Across the US, though, end-the-shutdown protests are flaring up.
In Texas, conservative state legislators said in a letter to Governor Greg Abbott it's ultimately the "individual Texan's responsibility" to keep themselves safe. Many are backed by Texas oilman Tim Dunn, who co-authored a similar letter to Trump.
Today drivers staged "Operation Gridlock" at the Michigan state capitol after Governor Gretchen Whitmer's decision to toughen rather than relax what already was one of the nation's strictest stay-home orders.
Among the groups promoting the effort on Facebook was one with ties to the politically connected DeVos family, even though Education Secretary Besty DeVos stopped her political spending when she joined Trump's Cabinet.
Evidence of the coronavirus' devastating impact on the US economy has been steadily emerging, and the signs have grown ominous.
Sales at stores and restaurants plunged in March by the largest amount on records dating back to 1992. The nation's industrial output fell by the largest amount since the end of World War II. And the outbreak keeps ravaging the global oil market.
"I've never seen anything like this," said Jennifer Lee, senior economist at BMO Capital Markets. "You don't want to look, but you know you have to."
The picture will likely worsen in the coming weeks and months. Retail sales — a primary driver of the US economy — are almost surely suffering further during April because business shutdowns will have been in effect for the entire month, compared with just half of March.
Sales of homes and cars will also keep declining. And economists have forecast that Friday's weekly report on applications for unemployment benefits will show that millions of Americans sought jobless aid last week, on top of the record-high of nearly 17 million who filed in the previous three weeks.

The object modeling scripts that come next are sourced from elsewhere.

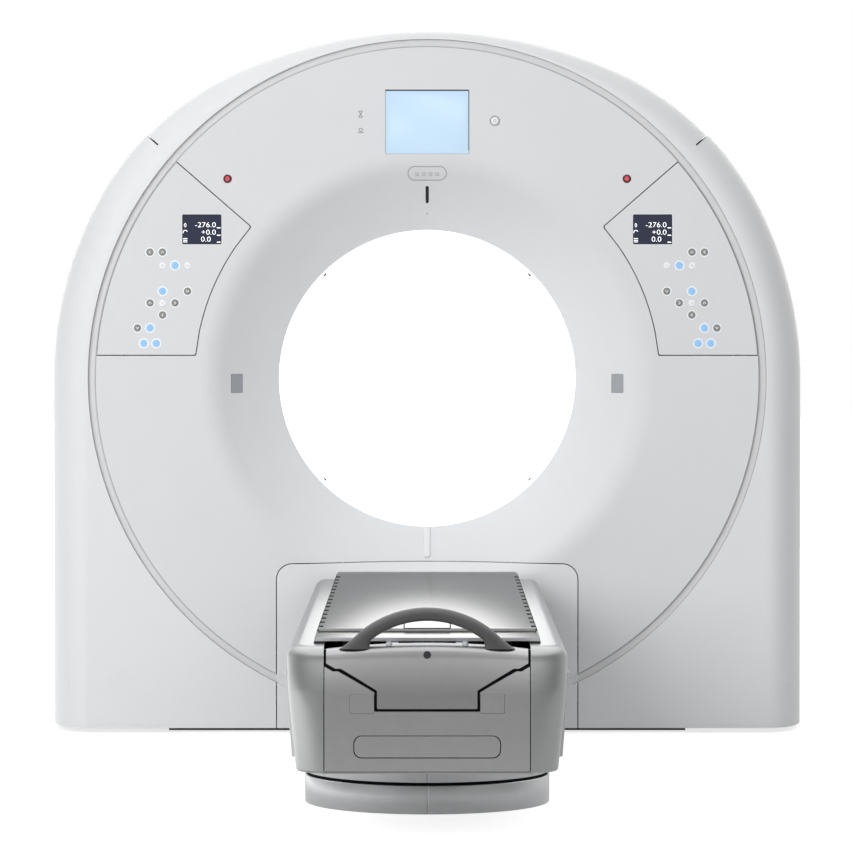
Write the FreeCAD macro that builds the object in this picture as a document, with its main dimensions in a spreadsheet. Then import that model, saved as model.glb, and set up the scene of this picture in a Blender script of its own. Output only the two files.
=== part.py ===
import FreeCAD, Part
import Sketcher
import math
import os
import re
from FreeCAD import Placement, Rotation, Vector

# Large-bore scanner with its patient couch, in millimetres.
# The frame stands on the floor under the centre of the bore: +Z up, +Y from the couch into the
# bore, +X to the right of someone who faces the machine. The couch is at its lowest, all the way out.

document = FreeCAD.newDocument("ct_scanner")

# ---------------------------------------------------------------- driving dimensions

# A text value is a formula in the other sizes: pieces that keep together in the real machine are tied
# by a named or plain distance, so a larger ring, bore, depth or couch takes its neighbours along.
SIZES = {
    # gantry, outside
    "ring_inner": 992, "groove_width": 24, "side_roll": 121, "top_roll": 37, "top_flatness": 367,
    "under_ring": 46, "gantry_depth": 882, "bore_radius": 450, "flare_depth": 177, "dock_drop": 554,
    "ring_outer": "ring_inner + groove_width", "side_radius": "ring_outer + side_roll",
    "top_rise": "ring_outer + top_roll", "top_arc": "top_rise + top_flatness",
    "iso_height": "ring_outer + under_ring", "tunnel_length": "gantry_depth - 2*flare_depth",
    "ring_recess": 12, "trim_width": "groove_width - 0.8", "shoulder_start": 38, "shoulder_end": 56,
    "cover_seam_angle": 49, "edge_round_depth": 240, "cover_wall": 5, "cover_flange": 40,
    "floor_gap": 15, "seam_gap": 3, "seat_gap": 0.3, "lip_width": 14, "lip_wall": 4,
    "flare_mouth": "panel_inner - 55", "flare_blend": 100, "liner_wall": 4,
    "dock_width": 901, "dock_height": "iso_height - dock_drop", "dock_corner": 47, "dock_wall": 18,
    "vent_count": 9, "vent_pitch": 30, "vent_width": 10, "vent_length": 520, "vent_height": "dock_height - 328",
    # gantry front, controls
    "panel_reach": 297, "panel_inner": "ring_inner - panel_reach", "panel_drop": 72,
    "key_radius": 10.5, "key_rise": 1.2, "key_first": "panel_inner + 22", "key_pitch": 37.5,
    "mat_wall": 3, "mat_height": 320, "small_display_width": 119, "small_display_height": 91,
    "small_display_across": "panel_inner - 21", "small_display_up": 448, "display_depth": 14,
    "main_display_width": 252, "main_display_height": 193, "main_display_up": "ring_inner - 223",
    "indicator_width": 116, "indicator_height": 41, "indicator_up": "flare_mouth - 24",
    "slot_width": 10, "slot_height": 51, "slot_up": "flare_mouth - 86",
    "side_window_width": 35, "side_window_height": 57, "side_window_across": "flare_mouth - 68",
    "side_window_drop": 14, "rib_width": 21, "rib_rise": 7, "rib_outer": "flare_mouth - 100",
    "stop_radius": 9.5, "stop_across": "panel_inner - 98", "stop_up": 599, "stop_travel": 4,
    "start_radius": 12, "start_across": 202, "start_up": "main_display_up + 3", "start_travel": 2,
    "bezel_wall": 3.5, "bezel_rise": 2, "button_height": 14, "button_clearance": 0.4,
    # gantry, inside
    "base_width": "2*side_radius - 714", "base_length": "gantry_depth - 182", "base_plate": 24,
    "anchor_across": "base_width - 140", "anchor_along": "base_length - 140", "anchor_radius": 11,
    "beam_width": 150, "beam_height": 110,
    "upright_radius": "ring_inner - 30", "upright_wall": 32, "upright_back": "tunnel_length/2 - 2", "leg_width": 300,
    "bearing_inner": "bore_radius + 50", "bearing_outer": "bearing_inner + 66",
    "bearing_split": "bearing_inner + 33", "bearing_length": 52, "bearing_clearance": 0.3,
    "drum_radius": "ring_inner - 87", "drum_wall": 16, "drum_plate": 28,
    "drum_back": "upright_back - 112", "drum_front": "-drum_back", "air_gap": 2, "stator_wall": 22,
    "stator_length": 60, "focus_radius": "drum_radius - 215", "tube_radius": 120,
    "tube_length": "drum_back + 100", "detector_distance": "focus_radius + bore_radius + 45",
    "detector_depth": 60, "detector_length": "tube_length - 30", "fan_angle": 50, "beam_room": 45,
    "unit_depth": 240, "unit_room": 20,
    "slip_middle": "(bearing_outer + drum_radius)/2 - 45.5", "slip_width": 170, "slip_wall": 22,
    "brush_width": 180, "brush_height": 110,
    # couch
    "couch_length": 2588, "couch_back": "-gantry_depth/2 - 124", "couch_front": "couch_back - couch_length",
    "couch_width": 662, "couch_bottom": 171, "couch_top": 470, "couch_taper": 22, "couch_corner": 85,
    "couch_bulge": 30, "couch_wall": 4, "couch_belly": "couch_top - 120", "couch_shoulder": "couch_top - 85",
    "couch_edge": 30, "couch_seam": 0.8, "panel_split": "couch_width/2 - 88", "panel_depth": 34, "end_gap": 5,
    "cradle_side": "panel_split - 5", "cradle_side_low": "couch_top - 36",
    "cradle_step": "panel_split - 27", "cradle_step_low": "couch_top - 50",
    "cradle_slope": "panel_split - 39", "keel_width": "panel_split - 125", "keel_top": "couch_top - 102",
    "keel_low": "couch_top - 150", "end_depth": 56,
    "access_width": "2*panel_split - 137", "access_height": 56, "access_up": "couch_bottom + 36",
    "access_corner": 20, "stop_post_across": 90, "stop_post_radius": 7, "stop_post_rise": 11,
    "strip_low": "couch_bottom + 28", "strip_high": "couch_shoulder + 15",
    "strip_rise": 7, "table_near": "couch_front + 125", "table_far": "couch_back + 33",
    "table_width": "2*panel_split + 44", "table_lap": 3, "table_height": "couch_top + 20",
    "table_wall": 10, "overlay_near": "table_near + 216", "overlay_step": 6,
    "notch_pitch": "(table_far - overlay_near - 180)/notch_count",
    "notch_count": 15, "notch_width": 34, "notch_depth": 9,
    "handle_radius": 16.5, "handle_span": "2*panel_split - 142", "handle_rise": 76, "handle_setback": 34,
    "release_radius": 9, "release_up": "couch_top - 19", "release_travel": 3, "release_length": 22,
    "release_setback": 22,
    # couch, column and running gear
    "column_along": "couch_front + 962", "foot_radius": "couch_width/2 - 19", "foot_height": 72, "foot_wall": 6,
    "foot_plate": 12, "foot_gap": 7, "skirt_wall": 4, "skirt_clearance": 3, "skirt_lip": 6,
    "skirt_top": "spar_low - 4", "column_width": "2*spar_inner - 42", "column_wall": 10,
    "column_clearance": 0.4, "foot_anchor_circle": "2*foot_radius - 104", "foot_anchor_count": 6,
    "foot_anchor_radius": 8,
    "spar_inner": "rail_across - 34", "spar_width": 96, "spar_low": "couch_top - 166", "spar_height": 54,
    "spar_wall": 5, "cross_wall": 8,
    "rail_across": "panel_split - 73", "rail_width": 20, "rail_height": 18,
    "carriage_length": 640, "carriage_wall": 14, "block_length": 90, "block_width": 60,
}

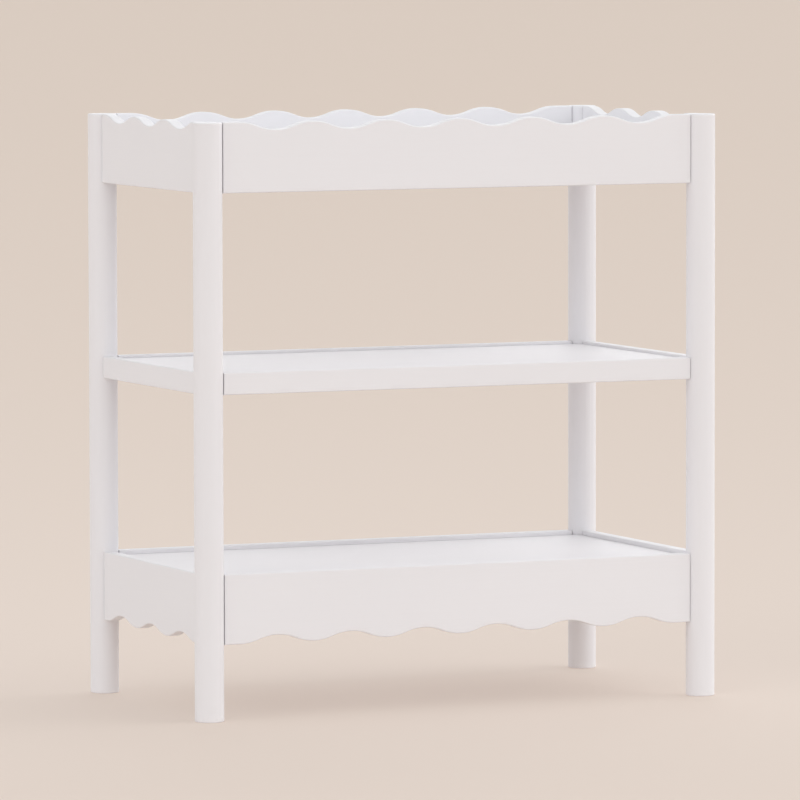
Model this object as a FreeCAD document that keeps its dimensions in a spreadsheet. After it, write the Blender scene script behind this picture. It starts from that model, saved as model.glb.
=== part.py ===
"""Open changing table: four round posts, a scalloped tray and two open shelves.

The origin is on the floor under the middle of the table. +X runs to the right
along the front, +Y towards the back and +Z up. Lengths are millimetres.
"""
import FreeCAD, Part
import math
import os

import Sketcher
from FreeCAD import Placement, Rotation, Vector

os.makedirs("parts", exist_ok=True)
doc = FreeCAD.newDocument("changing_table")

# ---------------------------------------------------------------- driving sizes
SIZES = (
    ("overall_height", 914, "floor to the tops of the posts and of the crests"),
    ("post_diameter", 45, "round posts"),
    ("post_spacing_x", 835, "between post axes, along the front"),
    ("post_spacing_y", 431, "between post axes, front to back"),
    ("post_round", 2, "rounding of the posts' ends"),
    ("board_thickness", 18, "every rail and apron"),
    ("board_round", 2, "rounding of the boards' long edges"),
    ("board_depth", 108, "scalloped boards, straight edge to crest"),
    ("scallop_pitch", 123, "crest to crest"),
    ("scallop_depth", 12, "crest to dip"),
    ("scallops_long", 6, "dips along the front and back boards"),
    ("scallops_end", 3, "dips along the end boards"),
    ("apron_top", 225, "height of the aprons' straight edge"),
    ("shelf_rail_depth", 34, "plain rails of the middle shelf"),
    ("shelf_rail_top", 533, "height of the middle rails' top edge"),
    ("middle_recess", 4.5, "rim of the middle rails above their panel"),
    ("bottom_recess", 7, "rim of the aprons above their panel"),
    ("panel_thickness", 12, "all three panels"),
    ("panel_gap", 1, "between a panel's edge and a rail or post"),
    ("panel_round", 1, "rounding of the panels' top edge"),
    ("cleat_width", 15, "square strips under the panels"),
    ("cleat_long", 690, "cleats along the front and back"),
    ("cleat_end", 330, "cleats along the ends"),
    ("cleat_round", 1, "rounding of the cleats' free lower edge"),
    ("dowel_diameter", 8, "fluted wooden dowels"),
    ("dowel_length", 30, "half in the rail and half in the post"),
    ("dowel_clearance", 1, "bore left open past each end of a dowel"),
    ("flute_radius", 0.5, "glue flutes along a dowel"),
    ("flutes", 12, "flutes round a dowel"),
    ("board_dowel_low", 22, "dowel, from a scalloped board's straight edge"),
    ("board_dowel_high", 92, "dowel, from a scalloped board's straight edge"),
    ("shelf_dowel_low", 9, "dowel, above a plain rail's lower edge"),
    ("shelf_dowel_high", 25, "dowel, above a plain rail's lower edge"),
    ("cam_low", 45, "cam nut, from a scalloped board's straight edge"),
    ("cam_high", 70, "cam nut, from a scalloped board's straight edge"),
    ("cam_diameter", 15, "cam nut"),
    ("cam_length", 12.5, "cam nut, along its own axis"),
    ("cam_setback", 34, "board end to the middle of a cam nut"),
    ("cross_width", 2, "driving cross of a cam nut"),
    ("cross_span", 9, "driving cross of a cam nut"),
    ("cross_depth", 1.2, "driving cross of a cam nut"),
    ("bolt_thread", 6, "cam bolt, diameter in the post"),
    ("bolt_bite", 11, "cam bolt, depth in the post"),
    ("bolt_stop", 7.6, "cam bolt, diameter of its stop at the post"),
    ("bolt_stop_width", 1.5, "cam bolt, thickness of its stop"),
    ("bolt_shank", 5, "cam bolt, diameter in the board"),
    ("bolt_head", 6.6, "cam bolt, diameter of its head in the cam nut"),
    ("bolt_head_width", 4, "cam bolt, thickness of its head"),
    ("bolt_bore", 8, "bore along the board and into the cam nut"),
    ("cap_diameter", 17, "cover cap on a cam nut"),
    ("cap_height", 1.5, "cover cap on a cam nut"),
    ("cap_round", 0.8, "rounding of a cap's rim"),
    ("screw_shank", 4, "countersunk screws, diameter"),
    ("screw_head", 7.6, "countersunk screws, head diameter"),
    ("screw_point", 4, "countersunk screws, length of the point"),
    ("screw_cross_width", 1, "driving cross of a screw"),
    ("cleat_screw_length", 28, "cleat to rail"),
    ("panel_screw_length", 23, "cleat to panel"),
    ("cleat_screws_long", 4, "screws from a long cleat into its rail"),
    ("cleat_screws_end", 2, "screws from an end cleat into its rail"),
    ("panel_screws_long", 3, "screws from a long cleat into its panel"),
    ("panel_screws_end", 1, "screws from an end cleat into its panel"),
    ("screw_pitch_long", 200, "between the screws of a long cleat"),
    ("screw_pitch_end", 240, "between the screws of an end cleat"),
)
sheet = doc.addObject("Spreadsheet::Sheet", "Sizes")
for row, (alias, number, note) in enumerate(SIZES, start=1):
    sheet.set(f"A{row}", str(number))
    sheet.setAlias(f"A{row}", alias)
    sheet.set(f"B{row}", note)
doc.recompute()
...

Economists now project a record-shattering 40 per cent annual decline in US economic output for the April-June quarter. While growth is expected to rebound in the second half of the year, economists at JPMorgan Chase have forecast that the US economy will still shrink 7 per cent for 2020 as a whole.
The International Monetary Fund yesterday predicted that the world economy would shrink 3 per cent this year, the worst outcome since the Great Depression.
The government said US retail sales plummeted 8.7 per cent in March, an unprecedented decline, as the outbreak brought most commerce to a halt.
The deterioration of sales far outpaced the previous record decline of 3.9 per cent that took place during the depths of the recession in November 2008.
Auto sales dropped 25.6 per cent, while clothing store sales collapsed, sliding 50.5 per cent. Restaurants and bars reported a nearly 27 per cent fall in revenue.
Spending may be falling at an even faster pace than the retail sales figures suggest. The report did not include spending on services such as hotel stays, airline tickets or movie theatres.